El infructuoso afán de Sony por conseguir algo de la dulce taquilla de Marvel lo ha empujado a un lugar interesante: tratar de reconstituir a un villano marginal – el mismo que socavó los cimientos de una franquicia saludable – y convertirlo en un héroe alternativo. Venom, villano en la mitología de El Hombre Araña, es ahora protagonista de una pretendida franquicia.
Eddie Brock (Tom Hardy) es un rudo periodista, moldeado en el sensacionalismo “progre” de las redes sociales y “Vice”. A pesar de su apariencia desaliñada, tiene una existencia más bien burguesa, viviendo en el confort de San Francisco con su novia, Anne (Michelle Williams), una abogada tan bien colocada, que lleva la cartera de la Fundación Vida, brazo filantrópico de un multimillonario de Silicon Valley. Se trata de Carlton Drake (Riz Ahmed), una mezcla de Elon Musk y Bill Gates. Al inicio de la película, un transbordador espacial de su propiedad regresa a la tierra cargado de especímenes extraterrestres. Un aparatoso accidente los deja libres por el mundo. Mientras los parásitos gelatinosos saltan de un huésped humano a otro, sembrando a su paso destrucción sin sentido, Eddie emplaza a Drake por practicar experimentos médicos con la población indigente. El exabrupto lo deja sin trabajo, sin novia y sin futuro.

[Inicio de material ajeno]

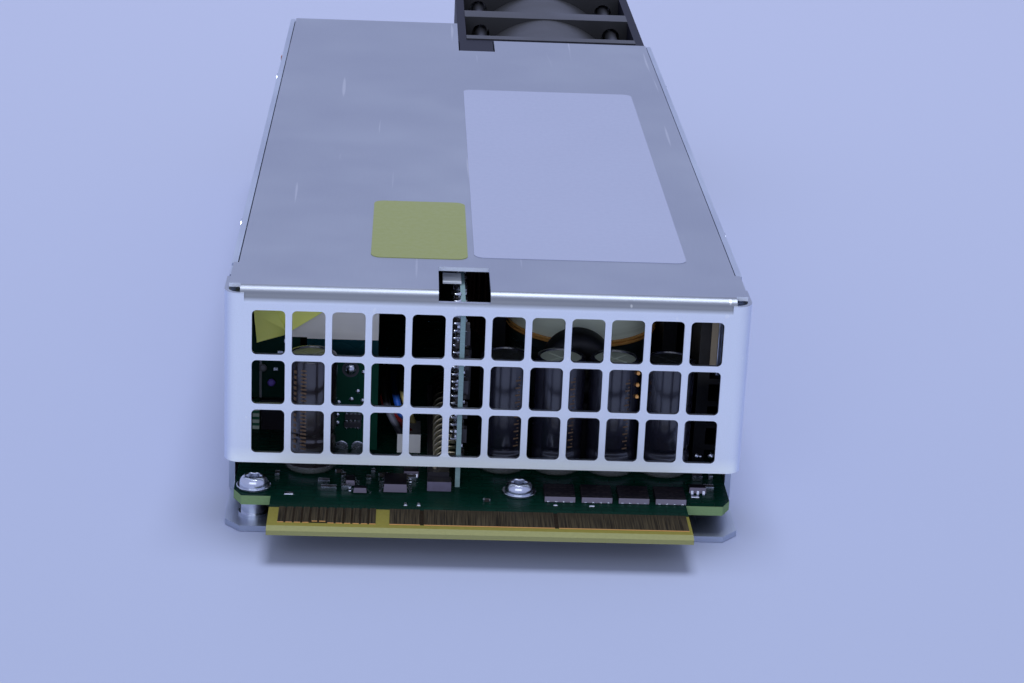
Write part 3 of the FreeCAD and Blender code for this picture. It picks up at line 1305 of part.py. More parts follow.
def wires():
    """Round wires whose straight runs are joined by arcs that touch both runs."""
    for label, route in WIRE_ROUTES.items():
        points = [Vector(*point) for point in route]
        edges, radii, start = [], [], points[0]
        for before, corner, after in zip(points, points[1:], points[2:]):
            back, onward = before - corner, after - corner
            reach = 0.45 * min(back.Length, onward.Length)
            half_turn = (math.pi - back.getAngle(onward)) / 2
            radii.append(reach / math.tan(half_turn))
            entry = corner + back.normalize() * reach
            leave = corner + onward.normalize() * reach
            inward = (entry + leave) / 2 - corner
            inward.normalize()
            middle = corner + inward * radii[-1] * (1 / math.cos(half_turn) - 1)
            edges.append(Part.LineSegment(start, entry).toShape())
            edges.append(Part.Arc(entry, middle, leave).toShape())
            start = leave
        edges.append(Part.LineSegment(start, points[-1]).toShape())
        spine = doc.addObject("Part::Feature", f"{label}_spine")
        spine.Shape = Part.Wire(edges)
        tie(spine, Placement__Base__x=PLUG_SIDES[0])
        section = doc.addObject("Part::Circle", f"{label}_section")
        tie(section, Radius=d.wire_radius)
        section.Placement.Rotation = Rotation(Vector(0, 0, 1), points[1] - points[0])
        tie(section, Placement__Base__x=PLUG_SIDES[0] + route[0][0], Placement__Base__y=route[0][1],
            Placement__Base__z=route[0][2])
        tube = doc.addObject("Part::Sweep", f"{label}_tube")
        tube.Sections = [section]
        tube.Spine = (spine, [f"Edge{index + 1}" for index in range(len(edges))])
        tube.Solid = True
        doc.recompute()
        expected = math.pi * d.wire_radius.number ** 2 * spine.Shape.Length
        print(f"{label}: length {spine.Shape.Length:.1f}, radii {min(radii):.1f} to {max(radii):.1f}, "
              f"volume {tube.Shape.Volume:.2f} for {expected:.2f}")
        keep(label, tube)


chassis()
top_cover()
main_board()
board_fixings()
edge_contacts()
capacitors()
control_card()
front_parts()
fan_cage()
fan_frame("fan_frame_inner", FAN_FRONT, True)
fan_frame("fan_frame_outer", FAN_FRONT + d.fan_depth, False)
fan_rotor("fan_rotor_inner", FAN_FRONT, True)
fan_rotor("fan_rotor_outer", FAN_FRONT + d.fan_depth, False)
fan_guard()
mains_inlet()
pull_handle()
release_latch()
status_lights()
side_screws()
main_transformer()
output_choke()
auxiliary_transformer()
upright_boards()
heat_sinks()
mains_side()
wire_plug()
wires()
doc.recompute()

faults = [f"{thing.Label}: {thing.State}" for thing in doc.Objects
          if "Invalid" in thing.State or "Error" in thing.State]
faults += [f"{label}: no valid shape" for label, thing in NODES.items()
           if thing.Shape.isNull() or not thing.Shape.isValid() or not thing.Shape.Solids]
if faults:
    raise SystemExit("faults:\n" + "\n".join(faults))

os.makedirs("parts", exist_ok=True)
for label, thing in NODES.items():
    thing.Shape.exportStep(f"parts/{label}.step")
    print(f"{label:24s} solids {len(thing.Shape.Solids):3d}  volume {thing.Shape.Volume:12.3f}")
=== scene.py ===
import bmesh
import bpy
import math
from mathutils import Matrix, Vector


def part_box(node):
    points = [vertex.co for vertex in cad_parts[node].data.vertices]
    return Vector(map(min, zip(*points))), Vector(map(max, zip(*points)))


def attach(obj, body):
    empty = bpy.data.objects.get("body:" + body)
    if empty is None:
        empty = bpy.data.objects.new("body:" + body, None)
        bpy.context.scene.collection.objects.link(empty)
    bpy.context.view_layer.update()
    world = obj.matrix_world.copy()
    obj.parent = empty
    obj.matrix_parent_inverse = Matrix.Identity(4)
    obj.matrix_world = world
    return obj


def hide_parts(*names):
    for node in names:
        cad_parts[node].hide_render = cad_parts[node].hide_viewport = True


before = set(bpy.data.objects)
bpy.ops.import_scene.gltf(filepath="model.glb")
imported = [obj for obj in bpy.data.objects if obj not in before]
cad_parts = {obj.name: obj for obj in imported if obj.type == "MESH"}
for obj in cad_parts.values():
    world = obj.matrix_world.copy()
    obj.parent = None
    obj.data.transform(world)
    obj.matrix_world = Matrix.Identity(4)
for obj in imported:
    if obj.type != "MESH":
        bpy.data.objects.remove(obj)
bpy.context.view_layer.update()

# ---------------------------------------------------------------- chassis
# Folded pan of one millimetre zinc plated sheet.  Its sheared edges are slightly rounded, and
# the two ears in front of the cover are rubbed where they slide into the bay.
MM = 0.001
STEEL = (0.55, 0.60, 0.69)


class Finish:
    """A procedural surface: one shader, varied by nodes that read the object's own space."""

    def __init__(self, name, colour, roughness, metallic=0.0):
        self.material = bpy.data.materials.new(name)
        self.material.use_nodes = True
        self.nodes = self.material.node_tree.nodes
        self.links = self.material.node_tree.links
        self.shader = self.nodes["Principled BSDF"]
        self.colour = colour
        self.give("Base Color", (*colour, 1.0))
        self.give("Roughness", roughness)
        self.give("Metallic", metallic)

    def fill(self, socket, value):
        if isinstance(value, bpy.types.NodeSocket):
            self.links.new(value, socket)
        elif value is not None:
            socket.default_value = value

    def give(self, socket, value):
        """Put a plain value or another node's output into a socket of the shader."""
        self.fill(self.shader.inputs[socket], value)

    def node(self, kind, *values, **settings):
        made = self.nodes.new("ShaderNode" + kind)
        for name, value in settings.items():
            setattr(made, name, value)
        for socket, value in zip(made.inputs, values):
            self.fill(socket, value)
        return made

    def space(self, stretch=(1, 1, 1), centre=(0, 0, 0)):
        """Object space in metres from a centre, stretched."""
        place = self.node("TexCoord").outputs["Object"]
        place = self.node("VectorMath", place, centre, operation="SUBTRACT").outputs[0]
        return self.node("Mapping", place, (0, 0, 0), (0, 0, 0), stretch).outputs[0]

    def axis(self, letter, centre=(0, 0, 0)):
        return self.node("SeparateXYZ", self.space(centre=centre)).outputs[letter]

    def facing(self, letter):
        """How far the surface looks along an axis, from -1 to 1."""
        return self.node("SeparateXYZ", self.node("NewGeometry").outputs["Normal"]).outputs[letter]

    def noise(self, scale, detail=3.0, stretch=(1, 1, 1)):
        made = self.node("TexNoise", self.space(stretch))
        made.inputs["Scale"].default_value = scale
        made.inputs["Detail"].default_value = detail
        return made.outputs[0]

    def math(self, operation, *values):
        return self.node("Math", *values, operation=operation).outputs[0]

    def remap(self, value, low, high, out_low=0.0, out_high=1.0):
        return self.node("MapRange", value, low, high, out_low, out_high).outputs[0]

    def mixed(self, factor, first, second):
        """Colour between two, each of which is a plain colour or an output."""
        made = self.node("Mix", data_type="RGBA")
        for place, value in ((0, factor), (6, first), (7, second)):
            self.fill(made.inputs[place], (*value, 1.0) if isinstance(value, tuple) else value)
        return made.outputs[2]

    def shaded(self, factor, amount, colour=None):
        """The colour, from darker to lighter by an amount as the factor runs from 0 to 1."""
        colour = colour or self.colour
        low = tuple(channel * (1 - amount) for channel in colour)
        high = tuple(min(1.0, channel * (1 + amount)) for channel in colour)
        return self.mixed(factor, low, high)

    def bump(self, height, depth, strength=1.0):
        made = self.node("Bump")
        made.inputs["Strength"].default_value = strength
        made.inputs["Distance"].default_value = depth
        self.fill(made.inputs["Height"], height)
        self.give("Normal", made.outputs[0])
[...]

Y un malogrado intento por redimirse lo deja infectado por la criatura extraterrestre que invade su cuerpo y su subconsciente. Se identifica como Venom, y vino para quedarse.
A pesar de ceñirse a la dinámica predecible de una “historia de origen”, el tercio inicial de la película tiene un tono despreocupado y lánguido. No parece tener prisa en llegar a ninguna parte, y así podemos disfrutar la presencia de un reparto talentoso, jugando a que se toman en serio roles cuya principal razón de ser es pagar las cuentas. Williams es una de las mejores actrices contemporáneas de EE.UU., y puede hacer este papel con los ojos cerrados. Jenny Slate lleva años regalando comedias idiosincrásicas, pero solo la vemos aquí en pantalla grande porque asume el papel de una científica con una profunda crisis ética. Curiosamente, la mayor sorpresa es Hardy, quien se resiste a interpretar a Eddie como héroe convencional. El actor encuentra un espacio propio entre los extremos de la pureza de “Capitán América” y la ironía auto complaciente de “Iron Man”. Más cerca del hombre común que del héroe accidental, el protagonista se ve ofuscado por los poderes que la fatalidad le concede.
El tono juguetón se diluye una vez que “Venom” infecta al protagonista, imponiendo la mecánica de las secuencias de acción. El ego del periodista convive con el súper ego del invasor extraterrestre, es un dúo que recuerda “El Otro Yo del Profesor Merengue”, la tira cómica del argentino Guillermo “Willy” Divito. Hardy debería hincarle el diente a la oportunidad que esta extraña competencia presta, pero no hay tiempo para esas gracejadas. Pronto, otro organismo infecta a Drake, y la película se precipita aparatosamente hacia un clímax de destrucción. Cada escena que pasa, se vuelve menos interesante.
Parte del problema de “Venom” reside en la resistencia a explorar todas las implicaciones de su concepto original. La relación entre Venom y Eddie puede ser una sublimación de la esquizofrenia, el “yo” que se desdobla en dos identidades. Pero fuera del plano mental, la capacidad de la criatura para invadir el cuerpo tiene resonancia en estos tiempos donde hay más consciencia sobre la maleabilidad de la identidad de género. En el transcurso de la película, Venom invade los cuerpos de hombres y mujeres. Su lengua, larga y lasciva, promete un abandono carnal que nunca llega. Lo que sí ofrece es violencia, cuando cercena a dentelladas las cabezas de los villanos que le sirven de alimento. Las únicas provocaciones son heteronormativas, como cuando una mujer invadida por Venom se pasea alrededor de Eddie en curvilínea leotardo negro, como el traje de cuero de una dominatrix. Uno no puede más que imaginar que haría con este personaje un director como David Cronenberg, Pero hacer eso, implicaría darle la espalda al mercado infantil y juvenil, eminentemente conservador. Sony quería su propio “Deadpool”, y ahora tiene al menos una pálida sombra de él.